Schumacher has been in and out of thunderboats for a dozen years, injuring himself seriously only once. In 1971 on the same Miami course where he won last week his rudder linkage failed while he was traveling 155 mph, putting the boat into a 360-degree spin and throwing him out. A year later he quit a boat in mid-season because he considered the debris-filled waters of a racecourse too dangerous. "There is risk enough in the sport," he says. "I am not interested in playing Russian roulette."

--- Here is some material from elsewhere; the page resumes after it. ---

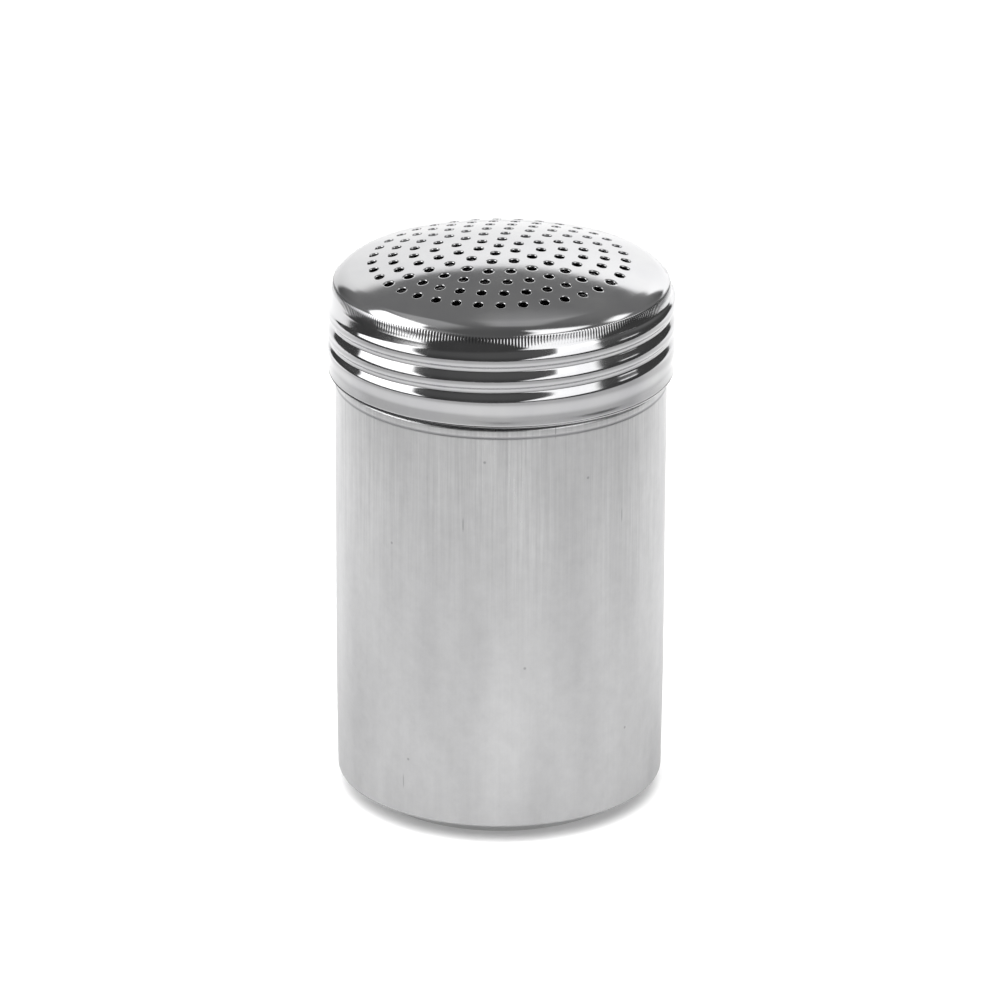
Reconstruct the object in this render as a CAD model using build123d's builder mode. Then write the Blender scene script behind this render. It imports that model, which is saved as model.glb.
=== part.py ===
from build123d import *
from math import asin, cos, degrees, radians, sin, sqrt, tan
import os

# Steel shaker for spice, sugar or cocoa: a deep-drawn cup and a perforated
# lid that screws onto its neck. Each piece is pressed from one sheet.
# Millimetres, +Z up, origin at the middle of the base, -Y is the front.

# cup
cup_wall = 0.6
body_radius = 34.0
body_height = 91.2  # where the straight wall turns in to the neck
taper = 0.3  # the wall draws in a little towards the base
taper_height = 28.0
base_corner = 6.8
base_recess = 0.8
foot_land = 2.1  # the flat ring that it stands on, with its bends
press_radius = 0.8  # the small bends of the recess and the neck
line_drop = 1.8  # from the shoulder down to the fine pressed line
line_depth = 0.2
neck_step = 1.1
neck_slope = 23.0
neck_thread_rise = 1.0
rim_roll = 0.7  # radius of the rolled mouth

# lid
lid_wall = 0.6
lid_height = 17.8  # from the hem to the foot of the knurled band
skirt_height = 5.4
skirt_step = 0.3  # the skirt stands out from the root of the thread
thread_rise = 0.8
knurl_height = 1.0
knurl_lead = 2.2  # height over which the wall draws in to the band
shoulder_radius = 6.6
shoulder_angle = 58.8  # slope at which the shoulder meets the band
dome_radius = 100.0
hem_roll = 0.6  # radius of the rolled hem

# thread rolled into both walls: right-handed
thread_pitch = 4.45
thread_land = 1.55  # left between two turns
thread_foot = 1.1  # from the skirt up to the lowest turn
thread_head = 2.4  # from the highest turn up to the band
neck_thread_lag = 0.25  # turns by which the neck's thread is shorter
thread_overlap = 0.3  # how far a rolled bead is sunk into its wall

# clearances
hem_gap = 0.5  # between the shoulder and the hem
rim_gap = 0.3  # between the rolled mouth and the inside of the lid
thread_gap = 0.4  # between the neck's thread and what passes over it

# holes of the dome: one in the middle and rings of 6, 12, 18 ... around it
hole_radius = 1.0
hole_spacing = 4.36
hole_margin = 4.0  # least distance from the outer ring to the edge of the dome
hole_row_angle = -99.0  # the row that all rings share

# radii, from the wall of the cup outwards
foot_radius = body_radius - taper
recess_radius = foot_radius - base_corner - foot_land - base_recess
neck_radius = body_radius - neck_step
rim_radius = neck_radius - cup_wall + rim_roll
neck_crest_radius = neck_radius + neck_thread_rise
thread_root_radius = neck_crest_radius + thread_gap + lid_wall
skirt_radius = thread_root_radius + skirt_step
hem_radius = neck_crest_radius + thread_gap + hem_roll
knurl_radius = rim_radius + rim_roll + rim_gap + lid_wall

# bends that their own step limits
recess_bend = min(press_radius, 1.5 * base_recess)
neck_bend = min(press_radius, 0.75 * neck_step)

# heights, from the base up
line_height = body_height - line_drop
neck_foot = body_height + neck_step * tan(radians(neck_slope))
hem_bottom = body_height + hem_gap
skirt_top = hem_bottom + skirt_height
knurl_bottom = hem_bottom + lid_height
knurl_top = knurl_bottom + knurl_height
thread_start = skirt_top + thread_foot

lid_thread_turns = (knurl_bottom - thread_head - thread_start) / thread_pitch
neck_thread_turns = lid_thread_turns - neck_thread_lag
thread_width = thread_pitch - thread_land

# the dome's cap runs tangent into the tighter shoulder
shoulder_centre_radius = knurl_radius - shoulder_radius * sin(radians(shoulder_angle))
shoulder_centre_height = knurl_top - shoulder_radius * cos(radians(shoulder_angle))
cap_angle = degrees(asin(shoulder_centre_radius / (dome_radius - shoulder_radius)))
dome_edge_radius = dome_radius * sin(radians(cap_angle))
dome_centre_height = shoulder_centre_height - (dome_radius - shoulder_radius) * cos(radians(cap_angle))
hole_rings = int((dome_edge_radius - hole_margin) / hole_spacing)

# the rolled mouth lies close under the shoulder
rim_reach = shoulder_radius - lid_wall - rim_gap - rim_roll
rim_height = shoulder_centre_height + sqrt(rim_reach**2 - (rim_radius - shoulder_centre_radius) ** 2)


def thread(wall_radius, rise, turns):
    """One turn after another of a low rounded bead, up and around a wall."""
    foot = wall_radius - thread_overlap
    with BuildPart() as bead:
        with BuildLine():
            Helix(
                pitch=thread_pitch,
                height=turns * thread_pitch,
                radius=wall_radius,
                center=(0, 0, thread_start),
            )
        with BuildSketch(Plane.XZ):
            with BuildLine():
                crown = ThreePointArc(
                    (foot, thread_start - thread_width / 2),
                    (wall_radius + rise, thread_start),
                    (foot, thread_start + thread_width / 2),
                )
                Line(crown @ 1, crown @ 0)
            make_face()
        sweep(is_frenet=True)
    return bead.part


# cup
with BuildPart() as canister:
    with BuildSketch(Plane.XZ):
        with BuildLine():
            wall_line = FilletPolyline(
                (0, base_recess),
                (recess_radius, base_recess),
                (recess_radius + base_recess, 0),
                (foot_radius, 0),
                (body_radius, taper_height),
                (body_radius, body_height),
                (neck_radius, neck_foot),
                (neck_radius, rim_height),
                radius=[recess_bend, recess_bend, base_corner, body_radius, neck_bend, neck_bend],
            )
            offset(wall_line, amount=cup_wall, side=Side.LEFT)
        make_face()
    revolve(axis=Axis.Z)
    # rolled thread: a bead outside and the same bead hollow inside
    add(thread(neck_radius, neck_thread_rise, neck_thread_turns))
    add(thread(neck_radius - cup_wall, neck_thread_rise, neck_thread_turns), mode=Mode.SUBTRACT)
    with BuildSketch(Plane.XZ):
        with Locations((rim_radius, rim_height)):
            Circle(rim_roll)
    revolve(axis=Axis.Z)
    with BuildSketch(Plane.XZ):
        with Locations((body_radius + line_depth, line_height)):
            Circle(2 * line_depth)
    revolve(axis=Axis.Z, mode=Mode.SUBTRACT)

# lid
with BuildPart() as lid:
    with BuildSketch(Plane.XZ):
        with BuildLine():
            CenterArc((0, dome_centre_height), dome_radius, 90, -cap_angle)
            CenterArc(
                (shoulder_centre_radius, shoulder_centre_height),
                shoulder_radius,
                90 - cap_angle,
                cap_angle - shoulder_angle,
            )
            Polyline(
                (knurl_radius, knurl_top),
                (knurl_radius, knurl_bottom),
                (thread_root_radius, knurl_bottom - knurl_lead),
                (thread_root_radius, skirt_top),
                (skirt_radius, skirt_top - skirt_radius + thread_root_radius),
                (skirt_radius, hem_bottom + hem_roll),
            )
            offset(amount=lid_wall, side=Side.RIGHT)
        make_face()
    revolve(axis=Axis.Z)
    # rolled thread, hollow on the inside like the one on the neck
    add(thread(thread_root_radius, thread_rise, lid_thread_turns))
    add(thread(thread_root_radius - lid_wall, thread_rise, lid_thread_turns), mode=Mode.SUBTRACT)
    with BuildSketch(Plane.XZ):
        with Locations((hem_radius, hem_bottom + hem_roll)):
            Circle(hem_roll)
    revolve(axis=Axis.Z)
    with BuildSketch(Plane.XY.offset(knurl_top)):
        Circle(hole_radius)
        for ring in range(1, hole_rings + 1):
            ring_radius = dome_radius * sin(ring * hole_spacing / dome_radius)
            with PolarLocations(ring_radius, 6 * ring, start_angle=hole_row_angle):
                Circle(hole_radius)
    extrude(amount=dome_radius, mode=Mode.SUBTRACT)

canister.part.label = "canister"
lid.part.label = "lid"

os.makedirs("parts", exist_ok=True)
export_step(canister.part, "parts/canister.step")
export_step(lid.part, "parts/lid.step")
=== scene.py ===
import math

import bmesh
import bpy
from mathutils import Matrix, Vector


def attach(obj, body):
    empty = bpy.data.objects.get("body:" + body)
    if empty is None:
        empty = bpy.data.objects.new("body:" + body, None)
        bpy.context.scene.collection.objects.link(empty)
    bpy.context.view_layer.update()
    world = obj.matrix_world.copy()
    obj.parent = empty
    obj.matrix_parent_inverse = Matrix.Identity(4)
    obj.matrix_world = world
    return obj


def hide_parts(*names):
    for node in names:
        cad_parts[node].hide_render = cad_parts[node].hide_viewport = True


# Steel shaker: a satin deep-drawn cup and a polished, perforated screw lid.
# Sizes in the dictionaries are millimetres and degrees, the scene is in metres.

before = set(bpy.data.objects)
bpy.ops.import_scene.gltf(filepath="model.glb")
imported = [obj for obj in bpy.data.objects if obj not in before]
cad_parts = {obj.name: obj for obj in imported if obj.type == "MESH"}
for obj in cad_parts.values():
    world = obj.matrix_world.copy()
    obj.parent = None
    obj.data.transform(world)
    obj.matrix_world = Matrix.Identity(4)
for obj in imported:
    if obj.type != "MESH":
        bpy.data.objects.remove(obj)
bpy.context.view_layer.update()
mm = 0.001
around = 288  # steps round the axis, shared by the sheet of the dome and its wall
rowAngle = math.radians(-99)  # the row of holes that all rings share
weld = {"section": 0.002, "copies": 0.01, "shell": 0.004}  # points nearer than this become one
slack = 0.01  # allowed when a place is tested
print("frame loaded")


def startFresh():
    if bpy.context.object and bpy.context.object.mode != "OBJECT":
        bpy.ops.object.mode_set(mode="OBJECT")
    bpy.ops.object.select_all(action="DESELECT")


def choose(piece):
    startFresh()
    piece.select_set(True)
    bpy.context.view_layer.objects.active = piece


def editing(piece):
    choose(piece)
    bpy.ops.object.mode_set(mode="EDIT")
    bpy.ops.mesh.select_mode(type="EDGE")
    bpy.ops.mesh.select_all(action="DESELECT")
    return bmesh.from_edit_mesh(piece.data)


def joined(pieces, name):
    choose(pieces[0])
    for piece in pieces:
        piece.select_set(True)
    bpy.ops.object.join()
    pieces[0].name = name
    pieces[0].data.name = name
    return pieces[0]


def weldAll(distance):
    bpy.ops.mesh.select_all(action="SELECT")
    bpy.ops.mesh.remove_doubles(threshold=distance * mm)


def spinCopies(count):  # repeats the mesh round the axis until there are that many
    bpy.ops.mesh.select_all(action="SELECT")
    bpy.ops.mesh.spin(steps=count - 1, dupli=True, angle=2 * math.pi * (count - 1) / count,
                      center=(0, 0, 0), axis=(0, 0, 1))
    weldAll(weld["copies"])
    bpy.ops.object.mode_set(mode="OBJECT")


def pickEdges(mesh, test):  # selects the open edges whose two ends both pass
    for edge in mesh.edges:
        edge.select_set(edge.is_boundary and all(test(vert.co) for vert in edge.verts))


def smooth(x):
    x = min(max(x, 0.0), 1.0)
    return x * x * (3 - 2 * x)


def arc(centreR, centreZ, radius, start, stop, steps):  # angles from the outward radius, up is 90
    turn = [math.radians(start + (stop - start) * i / steps) for i in range(steps + 1)]
    return [(centreR + radius * math.cos(a), centreZ + radius * math.sin(a)) for a in turn]


def climb(start, stop, step):  # points along a straight stretch, without its first
    length = math.hypot(stop[0] - start[0], stop[1] - start[1])
    count = max(1, round(length / step))
    return [(start[0] + (stop[0] - start[0]) * i / count, start[1] + (stop[1] - start[1]) * i / count)
            for i in range(1, count + 1)]


def lathe(profile, name):  # draws a section point by point and spins it round the axis
    startFresh()
    spots = [Vector((r * math.cos(rowAngle), r * math.sin(rowAngle), z)) * mm for r, z in profile]
    bpy.ops.mesh.primitive_plane_add(size=1 * mm, location=spots[0])
    piece = bpy.context.object
    piece.name = name
    bpy.ops.object.transform_apply(location=True)
    bpy.ops.object.mode_set(mode="EDIT")
    bpy.ops.mesh.select_mode(type="VERT")
    bpy.ops.mesh.select_all(action="SELECT")
    bpy.ops.mesh.merge(type="CENTER")
    for here, there in zip(spots, spots[1:]):
        bpy.ops.mesh.extrude_vertices_move(TRANSFORM_OT_translate={"value": there - here})
    bpy.ops.mesh.select_all(action="SELECT")
    bpy.ops.mesh.spin(steps=around, angle=2 * math.pi, center=(0, 0, 0), axis=(0, 0, 1))
    weldAll(weld["section"])
    bpy.ops.object.mode_set(mode="OBJECT")
    return piece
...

It was expected that the 1975 season would be a red-hot competition between the defending champion, Pay 'N Pak, and Miss Budweiser, Atlas Van Lines and Weisfield's, but in Miami Weisfield's had it all her way. She won both her heats and the final round for a perfect score of 1,200 points. Only one boat got within two mph of her hot pace in qualifying and competitive laps. In thunderboating, for sure, one race does not a season make. Given enough time and the usual quota of freakish bad luck, even the best of the big boats may blow up, wash out or spin out. Now and for all time it is a game with slings and arrows aplenty, a game where the only certainty is uncertainty.